start

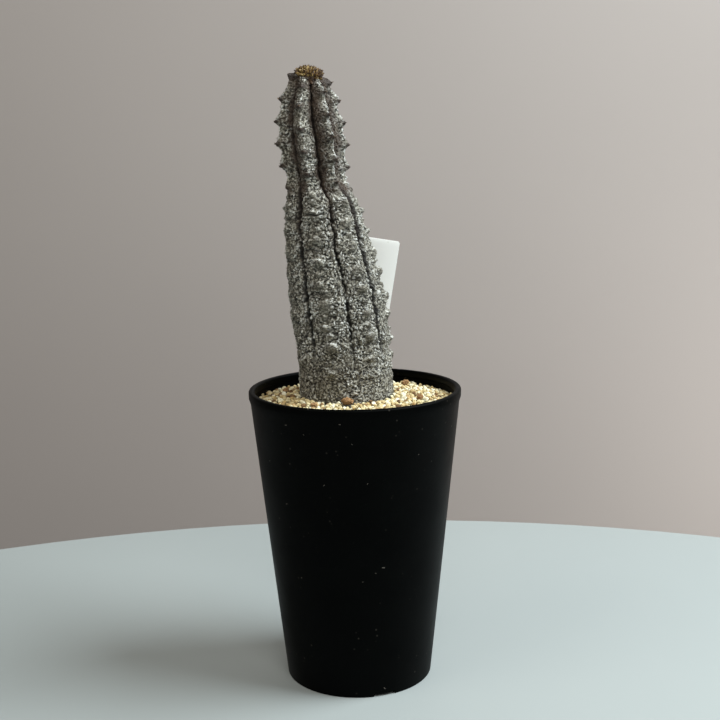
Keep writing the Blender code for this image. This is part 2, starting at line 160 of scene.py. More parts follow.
KNOB_PHASE = 0.12
NECK_PINCH = 0.7
NECK_SPAN = 0.0035
YOUNG_FROM = (0.240, 0.251)
TEETH_FROM = (0.2425, 0.2475)
SMALL_TEETH_FROM = (0.286, 0.298)
WORN_BELOW = (0.155, 0.185)
OLD_ROUNDNESS = 0.05
LUMP_RISE = 0.0006
LUMP_SIZE = 0.0080

# Stem, finer than the solid. A feature comes in between the two levels of its pair.
STEM_COLUMNS = 420
RING_STEP = 0.00032
SKIN_FOOT = 0.1400
SKIN_SPLITS = (0.1950, 0.2465)
BURIED_RINGS = 8
# Ribs and grooves off the even spacing: place around (0.5 is a groove), turn, reach, on the young part
TURNED_ASIDE = [
    (1.5, math.radians(-10), 0.45, False), (5.0, math.radians(-12), 0.70, True),
    (6.5, math.radians(-7), 0.50, True),
]
TOOTH_RISE = 0.0024
TOOTH_ABOVE = 0.0050
TOOTH_BELOW = 0.0024
STRAY_TOOTH = (2, 0.2497, 0.0011)
SPIKE_RISE = 0.0003
SPIKE_FROM = (0.242, 0.245)
SPIKE_WIDTH = (0.0009, 0.0019)
SPIKE_WIDENS = (0.2925, 0.2945)
SCAR_SIZE = (0.0017, 0.0019)
KNOB_RISE = 0.0006
GROOVE_SPAN = 0.0007
OLD_GROOVE = 0.0013
YOUNG_GROOVE = 0.31
YOUNG_CRACK = 0.0011
GROOVE_CRACK = 0.0008
GROOVE_LINE = 0.00070
GROOVE_FROM = (0.156, 0.176)
# How far the painted shade along each groove shifts onto the wall that faces sideways
SHADE_BAND_ASIDE = 0.00084
EYE_RISE = 0.0026
EYE_FROM = (0.148, 0.162)
EYE_SIZE = 0.0021
EYE_DRIFT = 0.0015
EYE_SWAY = 0.0014
SMALL_EYE = 0.62
LEFT_RIB_WEAR = 0.65
RIM_RISE = 0.0003
CREASE_DEPTH = 0.0006
CREASE_SPAN = 0.0005
CREASE_FROM = (0.158, 0.180)
WRINKLE_RISE = 0.00028
WRINKLE_PITCH = 0.0016
WEATHERED_FROM = (0.152, 0.172)
DIMPLE_RISE = 0.00030
DIMPLE_SIZE = 0.0027
CREST_LINE = 0.00030
CREST_SPAN = 0.0006
# Cracks on the front rib below the neck: level, strength, reach across the rib
CRACKS = [(0.2332, 1.0, 0.62), (0.2284, 0.35, 0.50), (0.2270, 0.25, 0.35), (0.2222, 0.45, 0.55)]
CRACK_DEPTH = 0.0010
CRACK_SPAN = 0.00045
CRACK_LIP = 0.0004
CRACK_LIP_SPAN = 0.0005
GRANULE_SIZE = 0.00150
CRUST_RISE = 0.00170
CRUST_FROM = (0.1425, 0.1450)
APEX_TILT = 0.0026
APEX_FROM = 0.289
APEX_REACH = 0.008
APEX_TURN = math.radians(35)
BROWN_TOP = (0.2895, 0.2965)
BROWN_NECK_SPAN = 0.0045
BROWN_GROOVE_SPAN = 0.0017
BROWN_VALLEYS = (0.200, 0.240)
PALE_TOPPED = (0, 1)

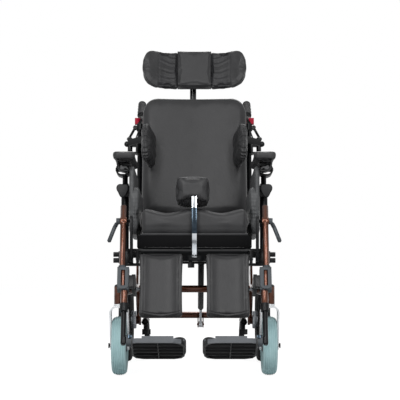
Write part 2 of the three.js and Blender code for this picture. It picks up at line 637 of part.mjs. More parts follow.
// Clamp under the front cross tube, through which the abductor bar slides
function abductorClamp() {
  const high = seat.frontTube / 4;
  const low = pommel.barZ - pommel.clampHeight / 2;
  const y = seat.front + pommel.bend;
  const body = box(pommel.clampWidth, pommel.clampDepth, high - low, at(0, y, (high + low) / 2));
  const neck = tube([at(-pommel.knob / 2, y, low + overrun), at(-pommel.knob / 2, y,
    low - pommel.knobHeight / 2)], pommel.knobHeight);
  const knob = slab(lobed(pommel.knob / 2, pommel.knob / 6, arm.lobes), pommel.knobHeight)
    .translate(-pommel.knob / 2, y, low - pommel.knobHeight * 1.5);
  return join(body, neck, knob);
}

function abductorSlot() {
  return box(pommel.barWidth + 2 * clearance, pommel.clampDepth + 2 * overrun, pommel.bar + 2 * clearance,
    at(0, seat.front + pommel.bend, pommel.barZ));
}

// Seat board: a tray upside down, open at the back, resting on the rails
function seatPan() {
  const low = seat.railTube / 2 + clearance;
  const high = low + seat.panHeight;
  const length = seat.panRear - seat.panFront;
  const middle = (seat.panRear + seat.panFront) / 2;
  const shell = box(seat.panWidth, length, seat.panHeight, at(0, middle, (low + high) / 2));
  const hollow = box(seat.panWidth - 2 * seat.panSkirt, length, seat.panHeight,
    at(0, middle + seat.panSkirt, (low + high) / 2 - seat.panSkin));
  return cut(shell, hollow);
}

function seatCushion() {
  const length = seat.cushionRear - seat.cushionFront;
  const width = seat.cushionWidth;
  const form = pad(roundedRectangle(width, length, seat.cushionHeight * 0.4), seat.cushionHeight, {
    edge: seat.cushionHeight * 0.22, crown: seat.crown / 2, points: 28, rims: 2, rings: 3,
    shape: (v) => {
      const [sx, sy] = [v.x / (width / 2), v.y / (length / 2)];
      const front = Math.max(0, -sy) ** 2;
      if (v.z > 0) v.z += seat.saddle * front * (Math.cos(2 * Math.PI * sx) - 1) / 2;
      else v.z = Math.max(v.z, -seat.cushionHeight / 2 + seat.crown / 2);
      v.y *= 1 - 0.012 * (1 - sx * sx);
      return v;
    },
  });
  const z = seat.railTube / 2 + seat.panHeight + 2 * clearance + seat.cushionHeight / 2 - seat.crown / 2;
  return form.translate(0, (seat.cushionRear + seat.cushionFront) / 2, z);
}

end

- _SET TASK_:
Repeat all the records. Match each line exactly.

- _ANSWER FOR THE TASK_:
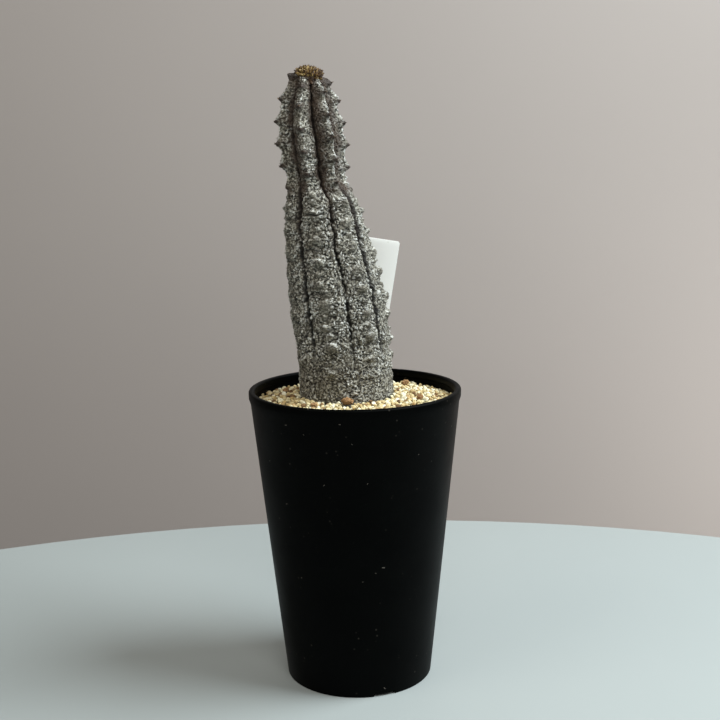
Keep writing the Blender code for this image. This is part 2, starting at line 160 of scene.py. More parts follow.
KNOB_PHASE = 0.12
NECK_PINCH = 0.7
NECK_SPAN = 0.0035
YOUNG_FROM = (0.240, 0.251)
TEETH_FROM = (0.2425, 0.2475)
SMALL_TEETH_FROM = (0.286, 0.298)
WORN_BELOW = (0.155, 0.185)
OLD_ROUNDNESS = 0.05
LUMP_RISE = 0.0006
LUMP_SIZE = 0.0080

# Stem, finer than the solid. A feature comes in between the two levels of its pair.
STEM_COLUMNS = 420
RING_STEP = 0.00032
SKIN_FOOT = 0.1400
SKIN_SPLITS = (0.1950, 0.2465)
BURIED_RINGS = 8
# Ribs and grooves off the even spacing: place around (0.5 is a groove), turn, reach, on the young part
TURNED_ASIDE = [
    (1.5, math.radians(-10), 0.45, False), (5.0, math.radians(-12), 0.70, True),
    (6.5, math.radians(-7), 0.50, True),
]
TOOTH_RISE = 0.0024
TOOTH_ABOVE = 0.0050
TOOTH_BELOW = 0.0024
STRAY_TOOTH = (2, 0.2497, 0.0011)
SPIKE_RISE = 0.0003
SPIKE_FROM = (0.242, 0.245)
SPIKE_WIDTH = (0.0009, 0.0019)
SPIKE_WIDENS = (0.2925, 0.2945)
SCAR_SIZE = (0.0017, 0.0019)
KNOB_RISE = 0.0006
GROOVE_SPAN = 0.0007
OLD_GROOVE = 0.0013
YOUNG_GROOVE = 0.31
YOUNG_CRACK = 0.0011
GROOVE_CRACK = 0.0008
GROOVE_LINE = 0.00070
GROOVE_FROM = (0.156, 0.176)
# How far the painted shade along each groove shifts onto the wall that faces sideways
SHADE_BAND_ASIDE = 0.00084
EYE_RISE = 0.0026
EYE_FROM = (0.148, 0.162)
EYE_SIZE = 0.0021
EYE_DRIFT = 0.0015
EYE_SWAY = 0.0014
SMALL_EYE = 0.62
LEFT_RIB_WEAR = 0.65
RIM_RISE = 0.0003
CREASE_DEPTH = 0.0006
CREASE_SPAN = 0.0005
CREASE_FROM = (0.158, 0.180)
WRINKLE_RISE = 0.00028
WRINKLE_PITCH = 0.0016
WEATHERED_FROM = (0.152, 0.172)
DIMPLE_RISE = 0.00030
DIMPLE_SIZE = 0.0027
CREST_LINE = 0.00030
CREST_SPAN = 0.0006
# Cracks on the front rib below the neck: level, strength, reach across the rib
CRACKS = [(0.2332, 1.0, 0.62), (0.2284, 0.35, 0.50), (0.2270, 0.25, 0.35), (0.2222, 0.45, 0.55)]
CRACK_DEPTH = 0.0010
CRACK_SPAN = 0.00045
CRACK_LIP = 0.0004
CRACK_LIP_SPAN = 0.0005
GRANULE_SIZE = 0.00150
CRUST_RISE = 0.00170
CRUST_FROM = (0.1425, 0.1450)
APEX_TILT = 0.0026
APEX_FROM = 0.289
APEX_REACH = 0.008
APEX_TURN = math.radians(35)
BROWN_TOP = (0.2895, 0.2965)
BROWN_NECK_SPAN = 0.0045
BROWN_GROOVE_SPAN = 0.0017
BROWN_VALLEYS = (0.200, 0.240)
PALE_TOPPED = (0, 1)

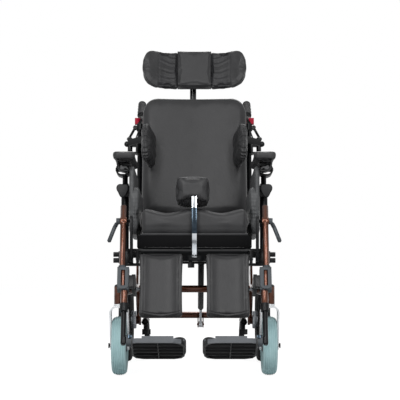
Write part 2 of the three.js and Blender code for this picture. It picks up at line 637 of part.mjs. More parts follow.
// Clamp under the front cross tube, through which the abductor bar slides
function abductorClamp() {
  const high = seat.frontTube / 4;
  const low = pommel.barZ - pommel.clampHeight / 2;
  const y = seat.front + pommel.bend;
  const body = box(pommel.clampWidth, pommel.clampDepth, high - low, at(0, y, (high + low) / 2));
  const neck = tube([at(-pommel.knob / 2, y, low + overrun), at(-pommel.knob / 2, y,
    low - pommel.knobHeight / 2)], pommel.knobHeight);
  const knob = slab(lobed(pommel.knob / 2, pommel.knob / 6, arm.lobes), pommel.knobHeight)
    .translate(-pommel.knob / 2, y, low - pommel.knobHeight * 1.5);
  return join(body, neck, knob);
}

function abductorSlot() {
  return box(pommel.barWidth + 2 * clearance, pommel.clampDepth + 2 * overrun, pommel.bar + 2 * clearance,
    at(0, seat.front + pommel.bend, pommel.barZ));
}

// Seat board: a tray upside down, open at the back, resting on the rails
function seatPan() {
  const low = seat.railTube / 2 + clearance;
  const high = low + seat.panHeight;
  const length = seat.panRear - seat.panFront;
  const middle = (seat.panRear + seat.panFront) / 2;
  const shell = box(seat.panWidth, length, seat.panHeight, at(0, middle, (low + high) / 2));
  const hollow = box(seat.panWidth - 2 * seat.panSkirt, length, seat.panHeight,
    at(0, middle + seat.panSkirt, (low + high) / 2 - seat.panSkin));
  return cut(shell, hollow);
}

function seatCushion() {
  const length = seat.cushionRear - seat.cushionFront;
  const width = seat.cushionWidth;
  const form = pad(roundedRectangle(width, length, seat.cushionHeight * 0.4), seat.cushionHeight, {
    edge: seat.cushionHeight * 0.22, crown: seat.crown / 2, points: 28, rims: 2, rings: 3,
    shape: (v) => {
      const [sx, sy] = [v.x / (width / 2), v.y / (length / 2)];
      const front = Math.max(0, -sy) ** 2;
      if (v.z > 0) v.z += seat.saddle * front * (Math.cos(2 * Math.PI * sx) - 1) / 2;
      else v.z = Math.max(v.z, -seat.cushionHeight / 2 + seat.crown / 2);
      v.y *= 1 - 0.012 * (1 - sx * sx);
      return v;
    },
  });
  const z = seat.railTube / 2 + seat.panHeight + 2 * clearance + seat.cushionHeight / 2 - seat.crown / 2;
  return form.translate(0, (seat.cushionRear + seat.cushionFront) / 2, z);
}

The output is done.